„Koste es, was es wolle“

Im März 2025 jährt sich der erste Lockdown zum fünften Mal – über insgesamt zwei Jahre waren vor allem Frauen zurückgeworfen auf den Eiertanz zwischen Homeoffice und Homeschooling. Dieser Text basiert auf meinen Erfahrungen und Erlebnissen im Jahr 2020….

Aschenputtel & Abstand

Es gibt Tage, da möchte ich mir aus den schicken Seidenstrümpfen, die momentan keiner braucht, und den Wollresten aus dem Werkunterricht der Kinder einen Strick drehen. Es ist nämlich kein Zuckerschlecken, auch wenn wir wie die Weltmeister backen. In den Monaten des Homeschoolings und der Ungewissheit löse ich mich als Person auf und bin nur noch Sekretärin, Animateurin und Köchin, da mir alle Aufträge und beruflichen Verpflichtungen wegbrechen. Das Spielen von Skipbo und Siedler von Catan beginnt unsere Wochen mehr zu strukturieren als die Schule. Und doch machen wir Tag für Tag das Beste aus der Situation, koste es, was es wolle.
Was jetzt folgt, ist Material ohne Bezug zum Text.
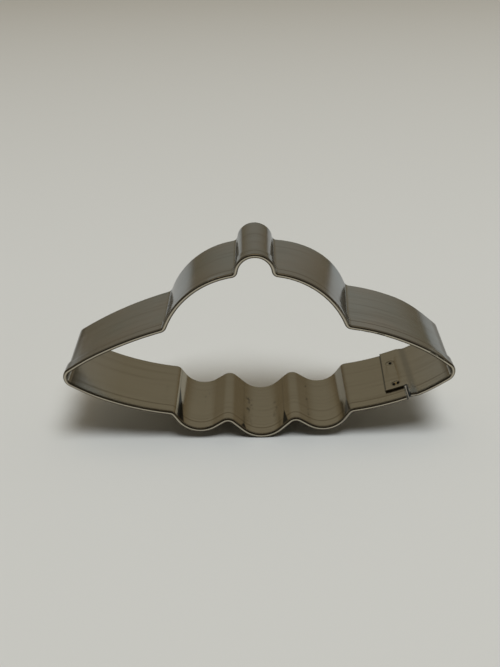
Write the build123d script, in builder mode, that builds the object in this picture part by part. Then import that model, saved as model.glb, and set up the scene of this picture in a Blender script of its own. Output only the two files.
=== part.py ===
# Cookie cutter in the outline of a flying saucer, bent from one strip of thin stainless steel.
# It stands on its lobes as in use on a shelf: X across, Y from the rolled rim to the cutting edge, Z up.
# Millimetres. The origin is under the middle of the cutter, on the surface it stands on.
import os
from math import asin, cos, sin
from build123d import *

# The strip
sheet = 0.4             # thickness of the steel
strip_depth = 25.0      # from the front of the rolled rim to the cutting edge
hem_hollow = 0.3        # space left inside the folded rim
hem_width = 4.8         # how far the folded flap reaches back along the outside
hem_end_gap = 0.1       # the flap closes in to this far off the sheet at its end

# The outline of the strip's inner face, up to the sharp corners that the bends round off.
# Reaches are measured sideways from the middle, heights and drops from the line through the tips.
tip_reach = 51.0
shoulder_reach = 22.6   # where brim and dome meet
shoulder_height = 12.7
neck_reach = 4.1        # where dome and knob meet
neck_height = 27.1
knob_height = 32.0
step_reach = 23.05      # where the lower wall turns down into the side lobe
step_drop = 10.5
side_lobe_reach = 17.9
side_lobe_drop = 18.1
cusp_reach = 8.65       # the points between the lobes
cusp_drop = 12.2
middle_lobe_drop = 20.2
crown_shift = -0.5      # the hand-bent dome and knob sit a little left of the tips' middle
base_shift = 0.75       # and the lobes a little right of it

# Curves between the corners
left_brim_radius = 100.0
right_brim_radius = 60.0
dome_radius = 21.6
wall_radius = 70.0

# Bends
tip_bend = 1.8
shoulder_bend = 2.1
neck_bend = 1.7
step_bend = 2.0
side_lobe_bend = 6.5
middle_lobe_bend = 6.8
cusp_bend = 2.6

# The lap joint on the lower right wall, where the strip's two ends are welded together
seam_inset = 12.7       # from the tip's corner to the end of the outer layer's rim
seam_gap = 0.5          # from there to the rim of the inner end
lap_length = 4.9        # how far the inner end runs on over the outer end
lap_gap = 0.15          # air between the two layers
notch_depth = 5.0       # the hem is cut away from the inner end over the lap, back to here
jog_length = 1.9        # the inner end steps inwards to the lap over this length
jog_bend = 3.0

# The spot welds
weld_inset = 1.9        # from the end of the outer layer's rim to the welds' middle
weld_radius = 1.1
weld_dish = 0.06        # the electrodes leave each weld this far below the sheet's face
rear_weld_depth = 18.5  # from the front of the rim
front_weld_depth = 7.2
pit_radius = 0.35       # small burnt pits in the face of a weld
pit_depth = 0.3
pit_spacing = 1.15      # the front weld has two pits, side by side

rim_thickness = 2 * sheet + hem_hollow
nose_radius = rim_thickness / 2
lap_offset = sheet + lap_gap
lap_thickness = sheet + lap_offset
seam_reach = tip_reach - seam_inset

# Corners, right and left
right_tip = Vector(tip_reach, 0)
left_tip = Vector(-tip_reach, 0)
right_shoulder = Vector(crown_shift + shoulder_reach, shoulder_height)
left_shoulder = Vector(crown_shift - shoulder_reach, shoulder_height)
right_neck = Vector(crown_shift + neck_reach, neck_height)
left_neck = Vector(crown_shift - neck_reach, neck_height)
knob_top = Vector(crown_shift, knob_height)
left_step = Vector(base_shift - step_reach, -step_drop)
left_lobe = Vector(base_shift - side_lobe_reach, -side_lobe_drop)
left_cusp = Vector(base_shift - cusp_reach, -cusp_drop)
middle_lobe = Vector(base_shift, -middle_lobe_drop)
right_cusp = Vector(base_shift + cusp_reach, -cusp_drop)
right_lobe = Vector(base_shift + side_lobe_reach, -side_lobe_drop)

# The right lower wall is a circle's arc, and the outer layer of the lap runs concentric to it
wall_line = RadiusArc(right_tip, (base_shift + step_reach, lap_offset - step_drop), wall_radius)
wall_centre = wall_line.arc_center


def on_wall(reach, outwards):
    """Point of the right lower wall at a sideways reach, moved outwards along the wall's normal."""
    angle = asin((reach - wall_centre.X) / wall_radius)
    distance = wall_radius + outwards
    return Vector(wall_centre.X + distance * sin(angle), wall_centre.Y - distance * cos(angle))


tongue_end = on_wall(seam_reach - lap_length, 0)
tongue_root = on_wall(seam_reach + seam_gap, 0)
jog_foot = on_wall(seam_reach + seam_gap + jog_length, lap_offset)
outer_end = on_wall(seam_reach, lap_offset)
right_step = on_wall(base_shift + step_reach, lap_offset)

# The saucer's outline: the strip's inner face along the rim, closed at the seam by a short line
with BuildSketch() as saucer:
    with BuildLine():
        RadiusArc(outer_end, right_step, wall_radius + lap_offset)
        Polyline(right_step, right_lobe, right_cusp, middle_lobe, left_cusp, left_lobe, left_step)
        RadiusArc(left_step, left_tip, wall_radius)
        RadiusArc(left_tip, left_shoulder, left_brim_radius)
        RadiusArc(left_shoulder, left_neck, dome_radius)
        ThreePointArc(left_neck, knob_top, right_neck)
        RadiusArc(right_neck, right_shoulder, dome_radius)
        RadiusArc(right_shoulder, right_tip, right_brim_radius)
        RadiusArc(right_tip, jog_foot, wall_radius)
        Polyline(jog_foot, tongue_root, outer_end)
    make_face()
    bends = (
        (tip_bend, (left_tip, right_tip)),
        (shoulder_bend, (left_shoulder, right_shoulder)),
        (neck_bend, (left_neck, right_neck)),
        (step_bend, (left_step, right_step)),
        (side_lobe_bend, (left_lobe, right_lobe)),
        (middle_lobe_bend, (middle_lobe,)),
        (cusp_bend, (left_cusp, right_cusp)),
        (jog_bend, (jog_foot,)),
    )
    for radius, corners in bends:
        for corner in corners:
            fillet(saucer.vertices().sort_by_distance(corner)[0], radius)

# Stood up: the rim's plane, placed so that the lowest lobe touches the surface and the cutter is centred
span = saucer.sketch.bounding_box()
rim_plane = Plane(
    origin=(-span.center().X, -strip_depth / 2, rim_thickness - span.min.Y),
    x_dir=(1, 0, 0),
    z_dir=(0, -1, 0),
)

# The line that the rim follows, from the outer end once round to the tongue's root
with BuildSketch(rim_plane) as rim_face:
    add(saucer.sketch)
seam_middle = rim_plane.from_local_coords((tongue_root + outer_end) / 2)
with BuildLine() as rim_line:
    add(rim_face.sketch.edges().sort_by_distance(seam_middle)[1:])

# The strip's section: the sheet, the rounded nose of the rim, and the flap that closes in outside it
outer_end_place = rim_plane.from_local_coords(outer_end)
outwards = (outer_end_place - rim_plane.from_local_coords(wall_centre)).normalized()
section_plane = Plane(outer_end_place, x_dir=outwards, z_dir=outwards.cross(Vector(0, 1, 0)))
with BuildSketch(section_plane) as section:
    with Locations((nose_radius, nose_radius)):
        Circle(nose_radius)
        Circle(hem_hollow / 2, mode=Mode.SUBTRACT)
    with BuildLine():
        Polyline(
            (sheet, nose_radius),
            (rim_thickness - sheet, nose_radius),
            (sheet + hem_end_gap, hem_width),
            (sheet, hem_width),
            close=True,
        )
    make_face(mode=Mode.SUBTRACT)
    with Locations((0, nose_radius)):
        Rectangle(sheet, strip_depth - nose_radius, align=(Align.MIN, Align.MIN))
    with BuildLine():
        Polyline(
            (rim_thickness - sheet, nose_radius),
            (rim_thickness, nose_radius),
            (2 * sheet + hem_end_gap, hem_width),
            (sheet + hem_end_gap, hem_width),
            close=True,
        )
    make_face()

# The places of the spot welds, on the inner face of the lap
weld_face = rim_plane.from_local_coords(on_wall(seam_reach - weld_inset, 0))
weld_outwards = (weld_face - rim_plane.from_local_coords(wall_centre)).normalized()

# The tongue starts square to the jog, where the rim of the inner end stops
jog_direction = (tongue_root - jog_foot).normalized()
root_corner = tongue_root + Vector(-jog_direction.Y, jog_direction.X) * sheet


def weld_plane(depth, sunk):
    """Plane on the lap's inner face at a depth behind the rim, facing inwards, moved outwards by sunk."""
    place = weld_face + Vector(0, depth, 0) + weld_outwards * sunk
    return Plane(place, x_dir=(0, 1, 0), z_dir=-weld_outwards)


with BuildPart() as cutter_strip:
    sweep(sections=section.sketch, path=rim_line.wire())
    with BuildSketch(rim_plane.offset(-notch_depth)) as tongue:
        with BuildLine():
            RadiusArc(tongue_root, tongue_end, wall_radius)
            Line(tongue_end, on_wall(tongue_end.X, sheet))
            RadiusArc(root_corner, on_wall(tongue_end.X, sheet), wall_radius + sheet)
            Line(root_corner, tongue_root)
        make_face()
    extrude(amount=-(strip_depth - notch_depth))
    for depth in (front_weld_depth, rear_weld_depth):
        with BuildSketch(weld_plane(depth, -weld_dish)):
            Circle(weld_radius)
        extrude(amount=-(lap_thickness + 2 * weld_dish), mode=Mode.SUBTRACT)
cutter_strip.part.label = "cutter_strip"

with BuildPart() as rear_spot_weld:
    with BuildSketch(weld_plane(rear_weld_depth, weld_dish)):
        Circle(weld_radius)
    extrude(amount=-(lap_thickness - 2 * weld_dish))
    with BuildSketch(weld_plane(rear_weld_depth, weld_dish)):
        Circle(pit_radius)
    extrude(amount=-pit_depth, mode=Mode.SUBTRACT)
rear_spot_weld.part.label = "rear_spot_weld"

with BuildPart() as front_spot_weld:
    with BuildSketch(weld_plane(front_weld_depth, weld_dish)):
        Circle(weld_radius)
    extrude(amount=-(lap_thickness - 2 * weld_dish))
    with BuildSketch(weld_plane(front_weld_depth, weld_dish)):
        with GridLocations(0, pit_spacing, 1, 2):
            Circle(pit_radius)
    extrude(amount=-pit_depth, mode=Mode.SUBTRACT)
front_spot_weld.part.label = "front_spot_weld"

os.makedirs("parts", exist_ok=True)
export_step(cutter_strip.part, "parts/cutter_strip.step")
export_step(rear_spot_weld.part, "parts/rear_spot_weld.step")
export_step(front_spot_weld.part, "parts/front_spot_weld.step")
print("overall size", cutter_strip.part.bounding_box().size)
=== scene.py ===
from math import hypot, radians, sqrt

import bpy
import bmesh
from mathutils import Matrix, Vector


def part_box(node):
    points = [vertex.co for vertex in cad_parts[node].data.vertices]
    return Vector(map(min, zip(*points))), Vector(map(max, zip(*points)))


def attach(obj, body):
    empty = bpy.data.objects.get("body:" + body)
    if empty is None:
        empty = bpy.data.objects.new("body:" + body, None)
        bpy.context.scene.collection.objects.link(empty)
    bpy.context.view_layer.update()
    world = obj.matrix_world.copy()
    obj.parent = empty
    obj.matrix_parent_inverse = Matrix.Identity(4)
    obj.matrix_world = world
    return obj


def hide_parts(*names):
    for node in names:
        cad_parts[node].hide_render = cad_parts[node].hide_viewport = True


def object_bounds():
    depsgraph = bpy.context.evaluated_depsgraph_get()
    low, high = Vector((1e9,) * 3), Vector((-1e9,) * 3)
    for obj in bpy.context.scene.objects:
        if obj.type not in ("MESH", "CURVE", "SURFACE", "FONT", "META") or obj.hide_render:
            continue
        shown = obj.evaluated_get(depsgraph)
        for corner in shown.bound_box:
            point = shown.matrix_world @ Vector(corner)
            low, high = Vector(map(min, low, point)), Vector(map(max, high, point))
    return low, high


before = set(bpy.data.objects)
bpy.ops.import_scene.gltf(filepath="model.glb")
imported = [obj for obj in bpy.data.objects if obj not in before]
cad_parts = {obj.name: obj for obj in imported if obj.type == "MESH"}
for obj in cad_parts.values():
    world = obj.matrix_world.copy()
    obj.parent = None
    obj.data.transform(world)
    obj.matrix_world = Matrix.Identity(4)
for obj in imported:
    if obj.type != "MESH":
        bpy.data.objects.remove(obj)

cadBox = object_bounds()     # the CAD model's box
scene = bpy.context.scene


# shader helpers: a socket that can be added and multiplied, and one maker for every other node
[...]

Homeschooling & Hausfrauenfrust

Durch das Haus scheppern Stimmen und mir bleibt nur noch die Küche, wo ich neben dem Laptop Pizzateig ansetze, die Lasagne ins Rohr schiebe und Apfelstrudel mit Staubzucker bestreue. Im Alltag Besonderheiten: Diskolicht-Partys, Gruselgeschichten im Kerzenlicht, Lagerfeuer mit Marshmallows. Wir kleben Collagenpostkarten für Verwandte, die wir nicht sehen dürfen, und denken uns jedes Wochenende ein Motto für die Mahlzeiten aus. Aus reiner Langeweile beginnen wir wieder zu rauchen, auch wegen dem aufregenden Kitzel, uns vor den Kindern verstecken zu können. Ich fühle mich müde und leer, doch ich halte den Kopf hoch, koste es, was es wolle.

Burnout & Bier

Eine TCM-Ärztin, kinderlos, mahnt mich mit den Worten „Mehr Beruf, weniger Mama!“, was ein inneres Aufschluchzen auslöst, denn die Kinder sind die ganze Zeit zuhause und der Job ist weg. Wann die Schulen wieder öffnen, steht den Politikern in den Stirnfalten geschrieben. Die beste Burnoutprävention bleibt also backen und wir zaubern Stracciatella-Muffins, Erdbeerrouladen, Krapfen, Raffaello-Rollen mit Krokant, Obsttorten, und zu den vielen Geburtstagen ohne Freunde eine Regenbogentorte, einen Star Wars Kubus, einmal Modell „Alice im Wunderland“, sogar die Akropolis, später Lebkuchen und bunt verzierte Kekse. Koste es, was es wolle.

Krisen & Kälte

Anfang November verübt ein Terrorist einen rassistisch-religiös motivierten Amoklauf in Wien, was mich in schwarze Trägheit wirft. Mitte November bin ich mit den Kindern am Pantherspielplatz am Schlossberg und am Nachmittag findet die Pressekonferenz statt, die wenig überraschend einen harten Lockdown verkündet. Seitdem sind Lokale und Kulturbetriebe geschlossen, der Handel wird so schnell wie möglich wieder geöffnet. Ende November frage ich eine Freundin in einem Brief: „Fühlen sich deine Tage auch an wie Matsch?“ Ich bin wundgescheuert vom Warten und vom Heimchen spielen. Bleib aufrecht, koste es, was es wolle.

Gatsch & Grant

Mitte Dezember beginnt es zu schneien, so viel, dass der Schnee sogar liegen bleibt. Müllsackrodeln schlägt also klar den Mathematikunterricht über MS-Teams und die Kinder sind so lange draußen, bis wir sie in der Badewanne wieder auftauen müssen. Mit roten Wangen sitzen sie beim Abendessen – lange haben wir sie nicht mehr so gelöst erlebt. Wir erkannten unsere Kinder in den letzten Monaten oft nicht wieder: Zuvor souverän, bringen sie jetzt einfache Tätigkeiten zu Tränen. Und ich bleibe weiterhin rund um die Uhr verfügbar als Motivationscoach und Mathelehrerin, koste es, was es wolle.
(Denn was wiegt schon so ein Frauenherz?)

Wie waren deine Erfahrungen damals? Was war das Gute, was das Belastende in den Lockdowns und Zeiten des Wechselmodells in der Schule? Wie ging deine Familie mit den Herausforderungen um?